Bruce enjoyed working for both Janzen and Cook. He liked both men, he liked the extra income, and he liked getting back to the regular tour whenever he could. He was one of the few caddies who could handle Cook’s mercurial temperament. One of the tour’s nicest men off the golf course, Cook could become a dervish on the golf course, often beating himself to a pulp when he played badly. “Bruce, as much or more than any caddy who ever worked for me, could handle me,” Cook said. “What’s more, he was never afraid to tell me to just stop it—which is exactly what I need to hear sometimes.”
But his best weeks were still with Watson, especially at the two Senior majors Watson really focused on and those rare weeks when Watson went back to play the regular tour. As a two-time champion, he played Augusta every year; he played the British Open every year; and he played the two tournaments he had won late in his career—the Memorial and the Colonial—every year.
It was at the Colonial in May of 2002 that Marsha Cum
mins came back into Bruce’s life once again.
She was actually Marsha Moore by then, mother of four, two grown, two from a marriage that wasn’t working. She and her husband, Jeff, had recently agreed to file for divorce.
It was Marsha’s first marriage, but her third serious relationship. Since last dating Bruce in 1984, Marsha had gotten a job as a flight attendant for American Airlines, so for a while she was traveling almost as much as Bruce. Her parents would take her kids, Brittany and Taylor, when she was on the road, and she finally had a job that she truly enjoyed. In 1987, she met Jeff Moore, who was then a senior at SMU.
“I was looking for a car,” she said. “I read an ad in the paper and went to see the guy about the car. He was very nice, and I bought the car. Then I get a call from him saying he had left his CDs in the glove compartment. Could he come over and pick them up? He did, we got into a long conversation and, well . . .”
Jeff was twenty-one at the time, Marsha was thirty-one. They dated for six years before Marsha finally got over her phobia about being married and married him. “I had to wait for him to grow up,” she jokes.
They had two children: a son, Brice, who was born in 1993, and a daughter, Avery, born eleven months after that. It was not long after Avery’s birth that Kay Barton called Marsha with some news about an old friend of theirs: Bruce Edwards had at long last gotten married.

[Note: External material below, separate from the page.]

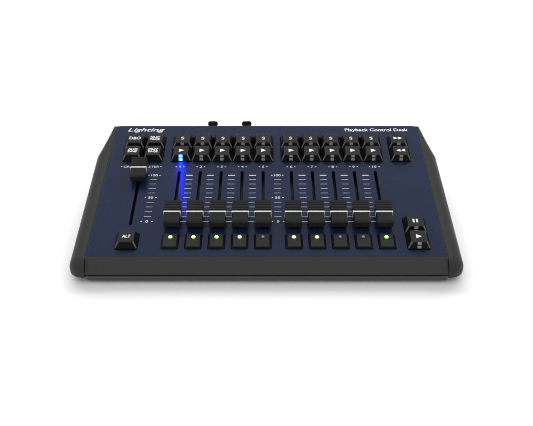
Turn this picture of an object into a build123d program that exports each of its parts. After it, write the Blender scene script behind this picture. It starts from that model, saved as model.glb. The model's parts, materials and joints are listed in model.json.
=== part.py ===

“I probably hadn’t seen Bruce a half-dozen times since 1984,” Marsha said. “But when Kay called and told me he had gotten married, I was devastated. I mean, completely devastated. It made no sense. Here I was, married, with young children, and I was carrying the torch for a man I had hardly seen at all for years. But I was crushed. Completely crushed. I remember saying to myself, ‘Marsha, it just wasn’t meant to be. Now move on.’ But it was a lot easier said than done. I guess there was a part of me that just always figured somehow, some way, we’d end up together,” she said. “And then there was Kay on the phone, in essence telling me no way it was ever going to happen. I tried to put him out of my mind at that point.” She smiled.